Repeat only the lines from the one containing "zip(*points))), Vector(map(max, zip(*points)))" through the one containing "# the printed marks are in millimetres.", exactly as written, both ends included.

# START OF Given information

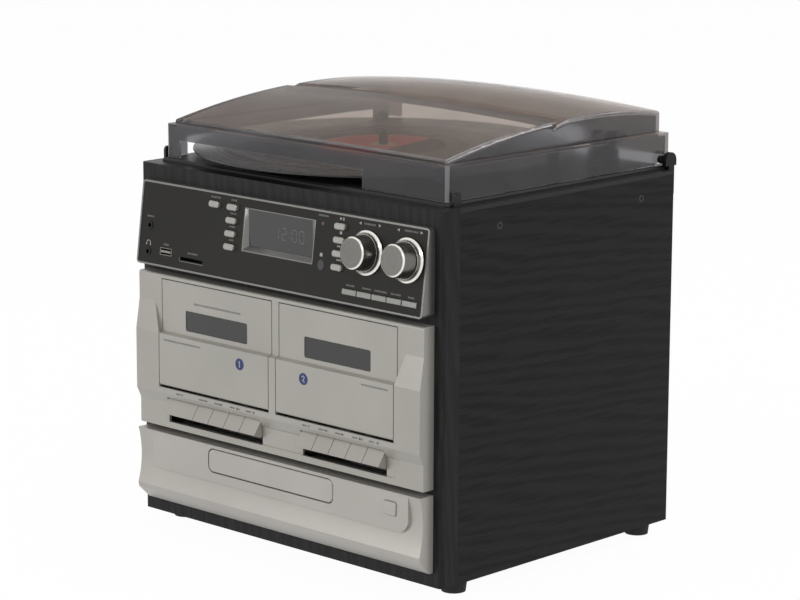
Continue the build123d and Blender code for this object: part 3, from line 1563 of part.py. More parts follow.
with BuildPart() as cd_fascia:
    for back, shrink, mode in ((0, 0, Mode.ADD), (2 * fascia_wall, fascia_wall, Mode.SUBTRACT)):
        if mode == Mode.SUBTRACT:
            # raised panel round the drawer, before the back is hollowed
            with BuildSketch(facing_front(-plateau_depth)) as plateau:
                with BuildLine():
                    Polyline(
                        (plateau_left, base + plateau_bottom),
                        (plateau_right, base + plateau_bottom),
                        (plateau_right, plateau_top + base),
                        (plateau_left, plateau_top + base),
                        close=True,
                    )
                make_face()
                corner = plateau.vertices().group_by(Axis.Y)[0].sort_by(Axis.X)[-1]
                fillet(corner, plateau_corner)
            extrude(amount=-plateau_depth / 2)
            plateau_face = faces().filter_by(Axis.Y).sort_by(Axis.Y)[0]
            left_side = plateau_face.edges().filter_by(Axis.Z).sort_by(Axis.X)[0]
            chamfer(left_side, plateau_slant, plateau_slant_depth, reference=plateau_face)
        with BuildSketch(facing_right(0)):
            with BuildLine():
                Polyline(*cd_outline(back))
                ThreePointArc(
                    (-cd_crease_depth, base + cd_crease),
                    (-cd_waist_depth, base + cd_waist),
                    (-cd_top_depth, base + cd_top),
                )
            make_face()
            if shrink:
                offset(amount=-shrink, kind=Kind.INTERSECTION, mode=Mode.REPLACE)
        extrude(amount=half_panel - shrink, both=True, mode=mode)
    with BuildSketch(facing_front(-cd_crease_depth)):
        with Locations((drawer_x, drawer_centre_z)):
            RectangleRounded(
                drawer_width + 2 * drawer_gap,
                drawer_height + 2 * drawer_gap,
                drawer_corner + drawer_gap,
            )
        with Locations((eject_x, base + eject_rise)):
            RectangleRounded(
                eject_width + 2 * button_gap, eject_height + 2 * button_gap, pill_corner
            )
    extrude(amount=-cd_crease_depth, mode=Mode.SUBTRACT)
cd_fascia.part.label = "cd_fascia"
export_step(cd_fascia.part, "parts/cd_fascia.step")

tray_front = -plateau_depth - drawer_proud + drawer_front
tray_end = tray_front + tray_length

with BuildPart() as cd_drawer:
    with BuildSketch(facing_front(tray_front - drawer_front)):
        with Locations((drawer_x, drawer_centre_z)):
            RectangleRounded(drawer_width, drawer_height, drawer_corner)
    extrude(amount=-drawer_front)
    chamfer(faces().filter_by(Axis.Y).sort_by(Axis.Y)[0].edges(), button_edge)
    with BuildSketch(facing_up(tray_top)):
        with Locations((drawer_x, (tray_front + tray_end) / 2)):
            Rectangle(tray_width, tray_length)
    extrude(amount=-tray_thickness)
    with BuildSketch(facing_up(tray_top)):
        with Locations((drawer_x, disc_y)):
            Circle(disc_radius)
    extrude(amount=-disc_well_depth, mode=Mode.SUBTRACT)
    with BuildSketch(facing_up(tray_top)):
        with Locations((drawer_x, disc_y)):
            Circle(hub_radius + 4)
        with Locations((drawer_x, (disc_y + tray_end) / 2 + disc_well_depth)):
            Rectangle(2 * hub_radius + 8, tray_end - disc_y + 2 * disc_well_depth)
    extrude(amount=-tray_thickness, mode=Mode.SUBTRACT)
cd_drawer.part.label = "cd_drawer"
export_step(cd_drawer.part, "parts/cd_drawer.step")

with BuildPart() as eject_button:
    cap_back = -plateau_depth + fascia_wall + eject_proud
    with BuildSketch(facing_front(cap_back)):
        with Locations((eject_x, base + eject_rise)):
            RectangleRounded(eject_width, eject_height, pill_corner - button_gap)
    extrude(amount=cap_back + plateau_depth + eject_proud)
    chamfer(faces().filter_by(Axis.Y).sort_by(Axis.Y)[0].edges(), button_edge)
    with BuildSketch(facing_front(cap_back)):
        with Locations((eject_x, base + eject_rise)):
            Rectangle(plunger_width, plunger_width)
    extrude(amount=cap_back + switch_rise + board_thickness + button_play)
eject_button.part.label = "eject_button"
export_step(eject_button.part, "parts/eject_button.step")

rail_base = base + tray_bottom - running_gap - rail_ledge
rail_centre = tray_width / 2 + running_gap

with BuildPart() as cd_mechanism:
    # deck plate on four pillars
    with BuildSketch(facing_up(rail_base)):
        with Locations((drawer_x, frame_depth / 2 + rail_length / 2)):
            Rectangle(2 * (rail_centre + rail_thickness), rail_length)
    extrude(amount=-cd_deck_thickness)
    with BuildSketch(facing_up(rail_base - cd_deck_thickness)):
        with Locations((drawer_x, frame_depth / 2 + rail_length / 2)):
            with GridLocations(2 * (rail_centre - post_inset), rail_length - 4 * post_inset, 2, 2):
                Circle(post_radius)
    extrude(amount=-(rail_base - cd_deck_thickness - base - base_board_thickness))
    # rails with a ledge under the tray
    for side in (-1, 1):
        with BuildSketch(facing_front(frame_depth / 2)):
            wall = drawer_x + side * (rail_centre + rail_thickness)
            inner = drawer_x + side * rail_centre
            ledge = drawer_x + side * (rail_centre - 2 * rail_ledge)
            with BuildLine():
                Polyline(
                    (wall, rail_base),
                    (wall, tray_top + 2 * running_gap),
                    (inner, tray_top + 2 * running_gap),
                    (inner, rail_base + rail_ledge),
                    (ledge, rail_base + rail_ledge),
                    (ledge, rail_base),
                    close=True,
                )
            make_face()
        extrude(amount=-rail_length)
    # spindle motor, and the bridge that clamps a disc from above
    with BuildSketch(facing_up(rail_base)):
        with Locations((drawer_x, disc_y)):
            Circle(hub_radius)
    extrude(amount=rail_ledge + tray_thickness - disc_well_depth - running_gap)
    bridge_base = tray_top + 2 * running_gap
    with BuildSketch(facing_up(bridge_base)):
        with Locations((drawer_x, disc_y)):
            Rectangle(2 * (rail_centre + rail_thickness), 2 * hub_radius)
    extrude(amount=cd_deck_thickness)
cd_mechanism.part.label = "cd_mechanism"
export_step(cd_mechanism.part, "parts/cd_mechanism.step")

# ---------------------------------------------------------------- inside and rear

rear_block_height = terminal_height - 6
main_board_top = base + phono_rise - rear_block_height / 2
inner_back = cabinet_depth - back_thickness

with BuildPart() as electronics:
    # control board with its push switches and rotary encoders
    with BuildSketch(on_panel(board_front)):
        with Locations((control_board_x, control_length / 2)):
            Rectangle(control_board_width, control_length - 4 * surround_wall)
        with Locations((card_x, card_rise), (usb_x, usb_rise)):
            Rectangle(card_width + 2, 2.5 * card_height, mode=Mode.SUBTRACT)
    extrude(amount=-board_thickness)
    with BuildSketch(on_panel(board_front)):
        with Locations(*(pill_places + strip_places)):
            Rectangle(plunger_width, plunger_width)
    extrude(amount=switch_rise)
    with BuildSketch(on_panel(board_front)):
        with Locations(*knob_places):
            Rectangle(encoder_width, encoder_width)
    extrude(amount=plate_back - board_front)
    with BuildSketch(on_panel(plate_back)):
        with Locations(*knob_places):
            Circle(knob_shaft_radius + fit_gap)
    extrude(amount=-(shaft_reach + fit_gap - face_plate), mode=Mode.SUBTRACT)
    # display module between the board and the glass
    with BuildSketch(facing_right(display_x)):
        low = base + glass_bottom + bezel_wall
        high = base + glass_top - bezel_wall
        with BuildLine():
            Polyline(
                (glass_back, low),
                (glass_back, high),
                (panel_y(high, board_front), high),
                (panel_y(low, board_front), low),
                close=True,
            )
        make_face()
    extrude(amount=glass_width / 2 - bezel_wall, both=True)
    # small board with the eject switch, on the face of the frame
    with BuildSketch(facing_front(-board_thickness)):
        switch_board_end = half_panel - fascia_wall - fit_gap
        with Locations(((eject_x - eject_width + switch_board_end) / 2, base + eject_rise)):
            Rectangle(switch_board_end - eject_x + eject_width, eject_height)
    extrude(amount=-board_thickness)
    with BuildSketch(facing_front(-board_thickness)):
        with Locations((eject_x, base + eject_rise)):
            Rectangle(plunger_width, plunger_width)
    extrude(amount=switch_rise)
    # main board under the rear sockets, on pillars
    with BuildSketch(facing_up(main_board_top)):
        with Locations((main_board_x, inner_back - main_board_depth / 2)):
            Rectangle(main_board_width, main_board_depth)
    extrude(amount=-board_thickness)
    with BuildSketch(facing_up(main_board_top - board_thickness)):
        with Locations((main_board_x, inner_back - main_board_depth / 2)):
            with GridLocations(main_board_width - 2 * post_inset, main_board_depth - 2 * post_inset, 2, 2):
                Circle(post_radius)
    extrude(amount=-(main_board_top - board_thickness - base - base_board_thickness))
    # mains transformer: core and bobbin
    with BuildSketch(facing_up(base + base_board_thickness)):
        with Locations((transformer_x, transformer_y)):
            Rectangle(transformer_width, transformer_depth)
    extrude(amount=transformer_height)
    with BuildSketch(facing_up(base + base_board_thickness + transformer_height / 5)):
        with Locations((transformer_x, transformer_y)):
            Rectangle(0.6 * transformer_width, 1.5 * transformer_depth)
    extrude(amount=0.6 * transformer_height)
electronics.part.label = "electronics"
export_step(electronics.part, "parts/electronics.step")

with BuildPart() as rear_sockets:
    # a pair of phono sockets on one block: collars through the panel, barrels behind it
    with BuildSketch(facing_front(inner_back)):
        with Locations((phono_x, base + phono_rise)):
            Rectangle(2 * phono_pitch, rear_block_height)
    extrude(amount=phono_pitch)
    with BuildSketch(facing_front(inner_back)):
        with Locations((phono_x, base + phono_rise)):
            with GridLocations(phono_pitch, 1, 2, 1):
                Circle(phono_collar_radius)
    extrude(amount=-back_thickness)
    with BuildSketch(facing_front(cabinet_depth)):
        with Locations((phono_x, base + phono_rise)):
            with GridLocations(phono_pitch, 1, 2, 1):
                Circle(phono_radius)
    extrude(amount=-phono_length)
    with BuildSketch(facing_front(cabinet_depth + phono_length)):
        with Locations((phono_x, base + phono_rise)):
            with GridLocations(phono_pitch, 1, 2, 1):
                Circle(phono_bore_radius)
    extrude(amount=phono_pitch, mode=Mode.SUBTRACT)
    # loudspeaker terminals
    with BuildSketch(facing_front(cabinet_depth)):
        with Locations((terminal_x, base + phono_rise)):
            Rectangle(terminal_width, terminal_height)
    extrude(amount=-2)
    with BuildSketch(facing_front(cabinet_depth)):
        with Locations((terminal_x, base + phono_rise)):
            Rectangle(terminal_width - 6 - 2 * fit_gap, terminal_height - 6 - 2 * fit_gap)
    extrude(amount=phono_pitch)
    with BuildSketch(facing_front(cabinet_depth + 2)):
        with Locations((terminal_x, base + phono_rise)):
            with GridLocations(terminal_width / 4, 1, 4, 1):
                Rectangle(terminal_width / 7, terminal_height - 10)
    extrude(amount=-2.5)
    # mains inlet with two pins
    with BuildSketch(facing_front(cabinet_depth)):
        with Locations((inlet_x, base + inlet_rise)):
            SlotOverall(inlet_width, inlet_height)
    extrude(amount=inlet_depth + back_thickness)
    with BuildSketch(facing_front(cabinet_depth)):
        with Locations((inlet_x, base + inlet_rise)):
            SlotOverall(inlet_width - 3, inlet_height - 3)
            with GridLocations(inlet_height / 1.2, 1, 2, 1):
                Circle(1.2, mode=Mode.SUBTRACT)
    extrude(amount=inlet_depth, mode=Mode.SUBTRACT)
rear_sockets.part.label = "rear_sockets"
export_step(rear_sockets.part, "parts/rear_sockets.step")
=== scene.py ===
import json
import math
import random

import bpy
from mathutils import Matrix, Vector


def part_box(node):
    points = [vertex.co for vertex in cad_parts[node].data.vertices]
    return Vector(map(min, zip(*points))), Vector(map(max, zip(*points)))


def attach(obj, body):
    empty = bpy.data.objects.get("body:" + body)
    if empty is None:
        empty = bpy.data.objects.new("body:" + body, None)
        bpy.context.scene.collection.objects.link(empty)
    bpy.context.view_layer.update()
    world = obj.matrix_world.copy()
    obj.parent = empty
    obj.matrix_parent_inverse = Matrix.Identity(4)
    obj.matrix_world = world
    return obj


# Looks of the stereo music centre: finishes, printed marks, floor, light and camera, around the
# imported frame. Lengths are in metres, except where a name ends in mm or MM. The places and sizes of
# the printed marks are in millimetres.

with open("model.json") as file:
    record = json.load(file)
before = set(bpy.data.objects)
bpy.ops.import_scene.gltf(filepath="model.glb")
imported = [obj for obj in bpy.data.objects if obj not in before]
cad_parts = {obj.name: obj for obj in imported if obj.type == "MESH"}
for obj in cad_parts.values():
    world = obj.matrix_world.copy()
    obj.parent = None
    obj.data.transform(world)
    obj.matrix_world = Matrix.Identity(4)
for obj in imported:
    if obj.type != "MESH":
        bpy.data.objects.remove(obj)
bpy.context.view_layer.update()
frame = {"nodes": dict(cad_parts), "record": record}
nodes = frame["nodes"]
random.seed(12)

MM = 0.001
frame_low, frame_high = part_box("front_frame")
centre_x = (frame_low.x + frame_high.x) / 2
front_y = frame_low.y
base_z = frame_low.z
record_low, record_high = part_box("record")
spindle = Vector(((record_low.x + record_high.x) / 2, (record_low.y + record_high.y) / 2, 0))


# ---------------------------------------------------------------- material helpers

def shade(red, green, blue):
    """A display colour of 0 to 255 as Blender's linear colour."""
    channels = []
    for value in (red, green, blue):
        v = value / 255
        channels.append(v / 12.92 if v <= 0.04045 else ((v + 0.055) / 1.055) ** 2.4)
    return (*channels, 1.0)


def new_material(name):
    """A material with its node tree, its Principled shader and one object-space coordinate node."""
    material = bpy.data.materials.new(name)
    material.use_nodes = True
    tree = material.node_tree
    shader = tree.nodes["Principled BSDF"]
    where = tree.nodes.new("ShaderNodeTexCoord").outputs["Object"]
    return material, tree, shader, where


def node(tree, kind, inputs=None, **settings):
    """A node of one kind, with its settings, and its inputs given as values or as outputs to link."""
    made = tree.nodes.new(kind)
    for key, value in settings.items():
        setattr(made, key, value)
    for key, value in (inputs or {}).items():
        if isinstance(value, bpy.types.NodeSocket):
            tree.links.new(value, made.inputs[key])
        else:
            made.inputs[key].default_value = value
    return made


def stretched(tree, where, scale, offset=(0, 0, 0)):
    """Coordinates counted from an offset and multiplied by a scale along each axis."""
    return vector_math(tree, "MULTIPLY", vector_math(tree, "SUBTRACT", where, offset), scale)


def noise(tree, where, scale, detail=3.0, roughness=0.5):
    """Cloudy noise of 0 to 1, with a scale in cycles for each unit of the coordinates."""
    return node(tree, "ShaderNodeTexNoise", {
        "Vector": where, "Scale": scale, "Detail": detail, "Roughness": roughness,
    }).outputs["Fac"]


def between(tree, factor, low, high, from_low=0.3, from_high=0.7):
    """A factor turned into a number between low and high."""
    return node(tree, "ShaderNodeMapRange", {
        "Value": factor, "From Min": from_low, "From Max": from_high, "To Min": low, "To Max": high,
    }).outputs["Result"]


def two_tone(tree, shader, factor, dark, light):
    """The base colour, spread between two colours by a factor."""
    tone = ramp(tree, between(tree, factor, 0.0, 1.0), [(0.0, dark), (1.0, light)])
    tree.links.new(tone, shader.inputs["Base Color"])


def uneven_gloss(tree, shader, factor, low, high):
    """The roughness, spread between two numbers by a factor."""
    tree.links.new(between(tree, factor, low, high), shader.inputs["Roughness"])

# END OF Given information

[The result]
    return Vector(map(min, zip(*points))), Vector(map(max, zip(*points)))


def attach(obj, body):
    empty = bpy.data.objects.get("body:" + body)
    if empty is None:
        empty = bpy.data.objects.new("body:" + body, None)
        bpy.context.scene.collection.objects.link(empty)
    bpy.context.view_layer.update()
    world = obj.matrix_world.copy()
    obj.parent = empty
    obj.matrix_parent_inverse = Matrix.Identity(4)
    obj.matrix_world = world
    return obj


# Looks of the stereo music centre: finishes, printed marks, floor, light and camera, around the
# imported frame. Lengths are in metres, except where a name ends in mm or MM. The places and sizes of
# the printed marks are in millimetres.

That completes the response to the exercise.